A ficção científica que ninguém vê


                


                A qualquer momento, a grande indústria cinematográfica pode lançar um novo filme de ficção científica. Seremos novamente bombardeados por propagandas que aguçarão nossa curiosidade e ficaremos aguardando ansiosamente pela estreia. Se possível, no cinema 3D do Shopping X, acompanhado de um combo gigante de pipoca com manteiga e Coca-cola. Afinal, não há nada melhor para acompanhar o filme baseado no Best-Seller Y que conta... a história de um homem que foi congelado na Idade Média e descongelado em pleno Século XXI e tem que se acostumar, além das mudanças tecnológicas, com as mudanças das tradições, das relações sociais e da aplicação do Direito??!
                Sim, meus caros, não só em carros voadores e naves espaciais devemos basear as mudanças previstas para o futuro. Ficção “científica” apenas pelo modo que o homem atravessou o tempo? Depende do que consideramos como ciência. O fato é que esse homem, para dar poucos exemplos, não vai aceitar de imediato o seu direito à propriedade através de contrato – depois que alguma boa alma paciente o explique o que é um contrato escrito, é claro. Não vai aceitar que sua palavra vale menos que um papel. Não aceitará que o que restou dos antigos e tradicionais ritos, que simbolizavam fidelidade (relação de suserania e vassalagem, por exemplo) foram apenas situações adaptadas a algumas religiões. Isso sem contar o dinheiro que não tomará emprestado de ninguém, afinal, sua família já se foi. E, quando for convencido de fazê-lo, não entenderá como não dará seu próprio corpo em garantia.
                Como podemos perceber, as transformações das relações sociais não aconteceu de maneira isolada. O Sistema, influenciado por classes dominantes e pelo novo modo racionalista de pensar, mudou (e muda até hoje). E o Direito também teve que ser adequado, previamente, uma vez que ele foi e é usado como base para garantia dos interesses, de acordo com cada sociedade.

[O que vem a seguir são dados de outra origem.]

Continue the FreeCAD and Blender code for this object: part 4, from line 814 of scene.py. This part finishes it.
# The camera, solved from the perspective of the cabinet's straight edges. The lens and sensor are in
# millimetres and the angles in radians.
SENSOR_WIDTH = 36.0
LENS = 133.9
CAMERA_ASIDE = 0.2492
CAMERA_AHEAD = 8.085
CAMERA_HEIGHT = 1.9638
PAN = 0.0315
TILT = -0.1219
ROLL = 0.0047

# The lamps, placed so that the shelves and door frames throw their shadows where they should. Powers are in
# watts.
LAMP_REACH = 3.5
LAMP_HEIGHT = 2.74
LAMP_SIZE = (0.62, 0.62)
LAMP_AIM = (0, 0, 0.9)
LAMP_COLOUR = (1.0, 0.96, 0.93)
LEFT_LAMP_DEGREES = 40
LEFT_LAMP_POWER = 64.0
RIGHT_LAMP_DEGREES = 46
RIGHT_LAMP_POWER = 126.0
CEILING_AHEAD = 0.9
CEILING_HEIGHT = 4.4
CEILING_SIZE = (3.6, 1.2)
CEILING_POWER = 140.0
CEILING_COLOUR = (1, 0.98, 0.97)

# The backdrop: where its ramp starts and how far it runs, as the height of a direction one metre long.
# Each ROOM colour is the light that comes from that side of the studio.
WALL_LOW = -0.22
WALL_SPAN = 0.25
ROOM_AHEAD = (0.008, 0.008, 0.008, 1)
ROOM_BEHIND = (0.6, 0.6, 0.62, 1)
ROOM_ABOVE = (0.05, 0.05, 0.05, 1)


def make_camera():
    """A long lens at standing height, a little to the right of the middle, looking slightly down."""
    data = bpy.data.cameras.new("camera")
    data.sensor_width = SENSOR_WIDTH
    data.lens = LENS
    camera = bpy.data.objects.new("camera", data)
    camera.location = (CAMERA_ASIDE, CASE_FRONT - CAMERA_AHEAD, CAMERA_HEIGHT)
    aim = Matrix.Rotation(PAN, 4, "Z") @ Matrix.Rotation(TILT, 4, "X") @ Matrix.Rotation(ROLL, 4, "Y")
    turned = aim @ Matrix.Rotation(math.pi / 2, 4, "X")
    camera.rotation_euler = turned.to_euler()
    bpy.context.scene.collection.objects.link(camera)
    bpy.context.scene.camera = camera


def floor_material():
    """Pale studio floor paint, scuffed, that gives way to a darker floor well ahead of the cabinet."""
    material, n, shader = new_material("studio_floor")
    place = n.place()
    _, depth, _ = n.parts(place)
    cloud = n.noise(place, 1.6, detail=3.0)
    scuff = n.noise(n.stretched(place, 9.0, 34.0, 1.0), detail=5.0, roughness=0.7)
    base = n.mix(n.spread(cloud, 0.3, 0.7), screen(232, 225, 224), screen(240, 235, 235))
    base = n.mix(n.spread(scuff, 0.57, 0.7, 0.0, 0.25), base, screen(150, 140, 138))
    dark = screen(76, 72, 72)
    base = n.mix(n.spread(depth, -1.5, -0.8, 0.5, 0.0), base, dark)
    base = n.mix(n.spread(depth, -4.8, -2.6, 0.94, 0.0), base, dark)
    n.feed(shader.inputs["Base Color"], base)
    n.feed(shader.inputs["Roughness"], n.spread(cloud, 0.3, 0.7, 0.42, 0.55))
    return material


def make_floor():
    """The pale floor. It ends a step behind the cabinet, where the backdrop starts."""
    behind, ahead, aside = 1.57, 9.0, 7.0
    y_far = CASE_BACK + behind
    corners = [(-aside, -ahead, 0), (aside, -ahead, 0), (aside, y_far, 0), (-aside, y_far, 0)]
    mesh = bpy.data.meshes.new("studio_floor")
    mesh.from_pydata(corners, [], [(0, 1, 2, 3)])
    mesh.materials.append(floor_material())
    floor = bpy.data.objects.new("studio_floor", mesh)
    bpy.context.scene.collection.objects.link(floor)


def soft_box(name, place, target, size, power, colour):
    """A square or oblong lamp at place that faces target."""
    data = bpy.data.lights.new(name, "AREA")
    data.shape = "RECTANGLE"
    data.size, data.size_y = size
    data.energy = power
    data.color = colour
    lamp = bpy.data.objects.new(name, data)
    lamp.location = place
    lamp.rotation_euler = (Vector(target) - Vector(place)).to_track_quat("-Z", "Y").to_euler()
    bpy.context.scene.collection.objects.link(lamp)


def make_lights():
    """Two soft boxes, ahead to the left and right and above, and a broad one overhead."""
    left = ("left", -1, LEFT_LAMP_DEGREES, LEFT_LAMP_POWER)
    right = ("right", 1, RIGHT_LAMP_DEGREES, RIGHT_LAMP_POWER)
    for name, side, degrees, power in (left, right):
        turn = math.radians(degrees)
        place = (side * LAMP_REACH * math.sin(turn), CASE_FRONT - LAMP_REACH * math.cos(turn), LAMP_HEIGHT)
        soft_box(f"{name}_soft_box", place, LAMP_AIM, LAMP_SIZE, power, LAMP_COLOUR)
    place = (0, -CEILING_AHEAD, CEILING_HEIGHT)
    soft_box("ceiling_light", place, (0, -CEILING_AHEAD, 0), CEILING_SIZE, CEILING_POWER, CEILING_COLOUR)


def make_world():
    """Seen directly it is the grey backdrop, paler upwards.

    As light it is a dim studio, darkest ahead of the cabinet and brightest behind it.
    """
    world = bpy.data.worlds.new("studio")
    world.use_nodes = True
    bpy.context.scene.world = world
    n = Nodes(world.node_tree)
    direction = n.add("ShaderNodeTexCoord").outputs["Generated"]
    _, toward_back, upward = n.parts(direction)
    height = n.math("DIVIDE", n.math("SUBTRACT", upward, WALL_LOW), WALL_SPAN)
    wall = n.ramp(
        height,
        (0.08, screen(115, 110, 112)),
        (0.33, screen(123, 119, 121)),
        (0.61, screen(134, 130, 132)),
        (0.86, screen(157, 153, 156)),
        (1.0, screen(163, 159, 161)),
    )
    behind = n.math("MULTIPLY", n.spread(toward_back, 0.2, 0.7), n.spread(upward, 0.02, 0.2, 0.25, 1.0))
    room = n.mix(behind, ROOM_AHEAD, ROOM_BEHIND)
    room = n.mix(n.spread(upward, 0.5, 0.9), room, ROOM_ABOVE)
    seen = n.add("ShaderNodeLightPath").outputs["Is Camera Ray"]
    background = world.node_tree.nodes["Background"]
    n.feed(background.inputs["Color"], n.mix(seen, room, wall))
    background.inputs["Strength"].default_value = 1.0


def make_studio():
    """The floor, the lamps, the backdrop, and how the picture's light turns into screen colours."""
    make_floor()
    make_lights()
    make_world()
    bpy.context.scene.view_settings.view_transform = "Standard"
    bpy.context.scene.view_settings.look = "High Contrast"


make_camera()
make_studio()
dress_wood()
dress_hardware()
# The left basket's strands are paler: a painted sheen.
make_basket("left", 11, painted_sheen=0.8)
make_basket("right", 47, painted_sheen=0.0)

Weber, talvez até de forma idealista, tentando trazer a ideia de direitos iguais, diz que as “decisões jurídicas são a aplicação de uma disposição jurídica abstrata a uma ‘constelação de fatos’ concreta”, e que, portanto, o direito deveria constituir um sistema sem lacunas, o que sabemos ser impossível, uma vez que o legislador não consegue abarcar todas as possibilidades na Constituição.
                Além disso, Weber discute o fato da separação da pessoa física da pessoa jurídica. Na Antiguidade, a pessoa era “uma única”, que respondia por todos os seus atos pessoais, de sociedade, jurídicos, políticos e religiosos, sendo que eles se interligavam. Na modernidade, a pessoa responde por esses mesmos atos, porém um não é influenciado pelo outro. Aliás, talvez possamos considerar, ao analisarmos nós mesmos, que até o nosso comportamento se modificou nessa proporção, uma vez que o adequamos, o adaptamos às diferentes situações em que nos encontramos: não nos portamos em nossos trabalhos da mesma forma que o fazemos em nossas casas.
                Enfim, a sociedade e o poder das classes mudaram e modificaram a economia e a política. E, servindo de base para tudo isso, o Direito mudou. O Direito mudou não apenas em sua forma prática de proteção de interesses, mas também na forma em que é visto. Agora visto como Ciência, fomenta o debate não só de seu objeto, como também de sua função. Percebendo que sua função ainda não é fixa, não estaríamos justificando possíveis – ou, na verdade, conhecidos – casos de injustiça?